There's an exciting mix of style and content throughout which I, as poet/reader/contributor, find both stimulating and inspiring. Heard of Fred Moten? I hadn't, until PoEP! His poems are portraits of such Black icons as Cecil Taylor and (from his) "James Baldwin":

hey somebody, some jewels lined up
like hard flowers, pull that one
jump the hidden balcony the air
get pierced and snared
and soft down to the street and roll
to Fanelli's …

Beautiful, rhythmic, creamy stuff that makes his poems go on and on, long after they've ended.

Heard of young John Coletti? I hadn't, until. His poems are urgent missiles written after the September 11th tragedy. This is from "Adaptitude":

It's as dangerous as it ever was
This nudging to clam up is
The most fearful
Side effect of living
On Television's Friction …

In a time like this keeping a language intact.

EdwAnselm
 Along wall: Torres, Berrigan. © 2001 Big City Lit

That rallying cry, "keeping a language intact," is what it may be all about in these times of uncertain days, unquiet nights. And what better way to do it than in the company of such as these poets? But so many poets! Our cups over-runneth. Oh, also, from Robert Creeley, you get pages of his Mellon Lecture at Skowbegan School for the Arts, given on July 23, 2001. What a treasure to read this modern master's thoughts upon the very essence of art.
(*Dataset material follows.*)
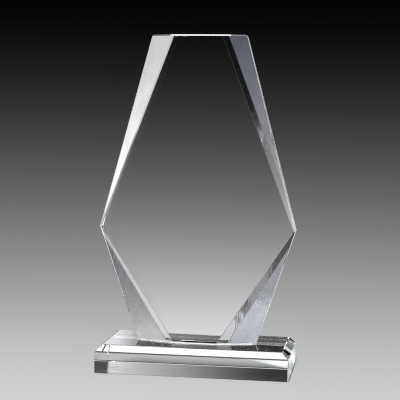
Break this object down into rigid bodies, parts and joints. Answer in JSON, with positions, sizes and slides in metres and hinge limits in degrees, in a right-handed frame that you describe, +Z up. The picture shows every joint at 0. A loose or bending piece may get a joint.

You get a delicious glimspse into a "mock-epic based on the 1950 movie, All About Eve, written as a collaboration among David Trinidad, Jeffrey Conway, and Lynn Crosbie, and titled, "Phoebe 2002—An Essay." It starts off, "In the powder room the women come and go / talking of Marilyn Monroe … " and goes on to get way funnier and bitchier. Consider this one excerpt from it:

JOAN CRAWFORD
Look, there's nothing wrong with my tits, but I don't go throwing them in people's faces.

BETTE DAVIS
That little blonde slut can't act her way out of a paper bag! She thinks if she wiggles her ass and coos, she can carry her scene. Well, she can't.

JOAN CRAWFORD
Too many actresses today are little more than tramps and tarts.

The rest of what's in "Phoebe 2002—An Essay" is burning hot and not to be missed!

You also get one of the most powerful poems ever written in this world on the subject of love, sex, womanhood, what it is, is not, in Alice Notley's "Am An Incorporated Dead Women Material," a touching, bravura poem:

…I'm in bed with my dead true love in a rather public corridor, because this is later so he leaves, and the pornography is the depiction of the veritable trees whispering love is the floor sex is more the fore the arrow of plenty in political power all of our poetry is the whore of pornography's bastard bestial obeisance to the forms of the given rites unrelinquish fed, I wanted to love him longer…

Congratulations to Devineni, Torres, and Berrigan on this first of what looks like a brilliant series.